* START Supplied data *
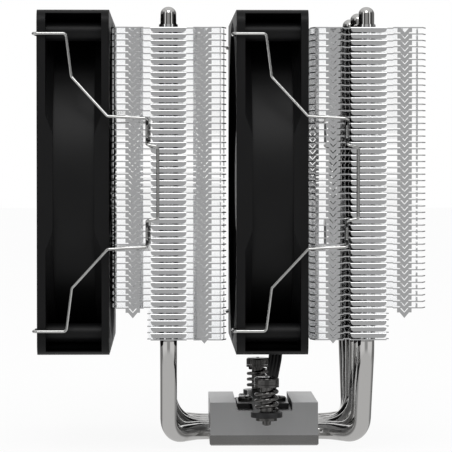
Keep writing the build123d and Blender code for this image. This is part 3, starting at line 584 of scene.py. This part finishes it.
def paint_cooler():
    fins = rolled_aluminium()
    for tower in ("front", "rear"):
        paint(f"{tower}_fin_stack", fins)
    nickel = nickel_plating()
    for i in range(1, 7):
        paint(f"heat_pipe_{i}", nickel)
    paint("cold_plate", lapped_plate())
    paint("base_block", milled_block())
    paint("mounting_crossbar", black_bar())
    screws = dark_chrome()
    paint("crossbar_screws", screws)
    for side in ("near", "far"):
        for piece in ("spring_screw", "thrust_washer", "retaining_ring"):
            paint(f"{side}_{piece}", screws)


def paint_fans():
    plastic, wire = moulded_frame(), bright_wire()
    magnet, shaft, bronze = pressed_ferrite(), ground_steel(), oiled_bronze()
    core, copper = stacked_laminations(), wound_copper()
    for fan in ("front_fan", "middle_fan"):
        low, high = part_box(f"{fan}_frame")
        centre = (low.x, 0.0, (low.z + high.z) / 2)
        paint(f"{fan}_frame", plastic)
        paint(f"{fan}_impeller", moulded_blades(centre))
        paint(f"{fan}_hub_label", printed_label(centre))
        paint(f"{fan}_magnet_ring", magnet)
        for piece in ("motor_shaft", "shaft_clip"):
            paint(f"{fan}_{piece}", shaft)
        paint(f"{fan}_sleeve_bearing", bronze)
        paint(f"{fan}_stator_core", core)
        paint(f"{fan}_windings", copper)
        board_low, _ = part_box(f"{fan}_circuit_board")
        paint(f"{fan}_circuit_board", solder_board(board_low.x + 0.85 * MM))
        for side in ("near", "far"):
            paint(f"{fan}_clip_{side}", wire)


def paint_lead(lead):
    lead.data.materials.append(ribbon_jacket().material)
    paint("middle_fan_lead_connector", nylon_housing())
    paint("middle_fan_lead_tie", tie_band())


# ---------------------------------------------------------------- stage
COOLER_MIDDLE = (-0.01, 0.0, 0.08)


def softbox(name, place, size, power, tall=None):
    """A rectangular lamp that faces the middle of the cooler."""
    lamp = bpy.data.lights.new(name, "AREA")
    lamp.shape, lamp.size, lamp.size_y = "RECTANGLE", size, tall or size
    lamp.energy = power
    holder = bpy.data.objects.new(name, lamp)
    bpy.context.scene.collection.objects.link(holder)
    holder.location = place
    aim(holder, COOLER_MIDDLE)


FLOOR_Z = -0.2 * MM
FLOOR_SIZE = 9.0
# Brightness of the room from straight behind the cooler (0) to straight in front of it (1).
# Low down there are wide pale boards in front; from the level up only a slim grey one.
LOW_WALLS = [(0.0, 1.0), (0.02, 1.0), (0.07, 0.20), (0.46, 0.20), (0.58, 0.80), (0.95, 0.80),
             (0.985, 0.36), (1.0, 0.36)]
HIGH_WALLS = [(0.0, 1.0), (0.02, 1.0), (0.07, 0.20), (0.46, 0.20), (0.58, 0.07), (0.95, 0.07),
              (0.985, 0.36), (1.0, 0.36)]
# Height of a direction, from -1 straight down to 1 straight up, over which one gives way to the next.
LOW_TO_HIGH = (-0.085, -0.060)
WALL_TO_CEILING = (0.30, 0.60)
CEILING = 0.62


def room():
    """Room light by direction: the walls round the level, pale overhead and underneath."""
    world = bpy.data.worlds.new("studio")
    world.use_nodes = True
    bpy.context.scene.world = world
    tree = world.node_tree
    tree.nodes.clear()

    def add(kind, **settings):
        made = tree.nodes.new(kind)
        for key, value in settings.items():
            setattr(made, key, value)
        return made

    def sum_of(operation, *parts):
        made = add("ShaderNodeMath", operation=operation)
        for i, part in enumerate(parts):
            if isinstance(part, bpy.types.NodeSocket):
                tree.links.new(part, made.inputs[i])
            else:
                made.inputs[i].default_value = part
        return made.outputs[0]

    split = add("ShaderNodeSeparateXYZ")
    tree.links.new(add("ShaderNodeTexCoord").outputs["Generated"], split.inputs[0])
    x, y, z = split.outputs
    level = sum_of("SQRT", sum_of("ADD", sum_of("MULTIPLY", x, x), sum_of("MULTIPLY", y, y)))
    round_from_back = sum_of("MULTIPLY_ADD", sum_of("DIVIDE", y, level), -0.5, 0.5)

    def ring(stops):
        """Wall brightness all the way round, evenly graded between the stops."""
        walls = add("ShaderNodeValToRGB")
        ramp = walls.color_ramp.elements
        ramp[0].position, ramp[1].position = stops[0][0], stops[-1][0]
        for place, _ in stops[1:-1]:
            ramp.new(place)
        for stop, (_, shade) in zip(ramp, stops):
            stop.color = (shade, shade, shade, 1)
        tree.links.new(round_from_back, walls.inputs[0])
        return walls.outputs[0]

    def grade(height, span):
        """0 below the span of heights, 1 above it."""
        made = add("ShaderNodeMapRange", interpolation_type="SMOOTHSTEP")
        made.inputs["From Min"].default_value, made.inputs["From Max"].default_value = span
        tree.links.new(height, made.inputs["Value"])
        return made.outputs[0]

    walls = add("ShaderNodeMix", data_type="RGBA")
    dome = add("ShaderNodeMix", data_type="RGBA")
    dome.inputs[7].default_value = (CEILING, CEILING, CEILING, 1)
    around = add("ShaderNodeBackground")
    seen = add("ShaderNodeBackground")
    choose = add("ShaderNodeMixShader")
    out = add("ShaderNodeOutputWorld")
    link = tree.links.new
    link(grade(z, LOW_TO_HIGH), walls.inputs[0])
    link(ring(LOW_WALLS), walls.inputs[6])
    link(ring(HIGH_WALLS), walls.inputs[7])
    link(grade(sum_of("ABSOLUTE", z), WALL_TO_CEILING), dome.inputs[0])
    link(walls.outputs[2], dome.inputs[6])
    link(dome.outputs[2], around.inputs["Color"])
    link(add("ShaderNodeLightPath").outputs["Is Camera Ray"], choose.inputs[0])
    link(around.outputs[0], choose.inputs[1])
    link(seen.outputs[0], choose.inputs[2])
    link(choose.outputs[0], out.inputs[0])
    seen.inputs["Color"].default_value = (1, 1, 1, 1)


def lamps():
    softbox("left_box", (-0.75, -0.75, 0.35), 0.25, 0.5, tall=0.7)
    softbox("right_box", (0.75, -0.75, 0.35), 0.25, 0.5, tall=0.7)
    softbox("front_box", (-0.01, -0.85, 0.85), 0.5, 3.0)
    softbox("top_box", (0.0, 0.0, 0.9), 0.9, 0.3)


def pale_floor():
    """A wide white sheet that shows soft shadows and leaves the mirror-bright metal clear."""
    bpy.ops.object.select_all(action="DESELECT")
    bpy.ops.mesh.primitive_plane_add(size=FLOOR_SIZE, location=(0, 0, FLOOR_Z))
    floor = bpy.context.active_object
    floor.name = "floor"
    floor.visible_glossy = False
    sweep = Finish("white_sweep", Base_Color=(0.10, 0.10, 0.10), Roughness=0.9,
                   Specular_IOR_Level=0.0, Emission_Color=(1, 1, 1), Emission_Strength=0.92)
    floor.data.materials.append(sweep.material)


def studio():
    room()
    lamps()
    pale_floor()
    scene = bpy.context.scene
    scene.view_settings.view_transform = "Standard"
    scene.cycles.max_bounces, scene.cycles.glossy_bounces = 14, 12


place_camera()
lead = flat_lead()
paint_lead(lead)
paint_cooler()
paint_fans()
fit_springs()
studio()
* END Supplied data *
What is needed ▸ List the lines that contain the word "scene".

Reply ▸
Keep writing the build123d and Blender code for this image. This is part 3, starting at line 584 of scene.py. This part finishes it.
    bpy.context.scene.collection.objects.link(holder)
    bpy.context.scene.world = world
    scene = bpy.context.scene
    scene.view_settings.view_transform = "Standard"
    scene.cycles.max_bounces, scene.cycles.glossy_bounces = 14, 12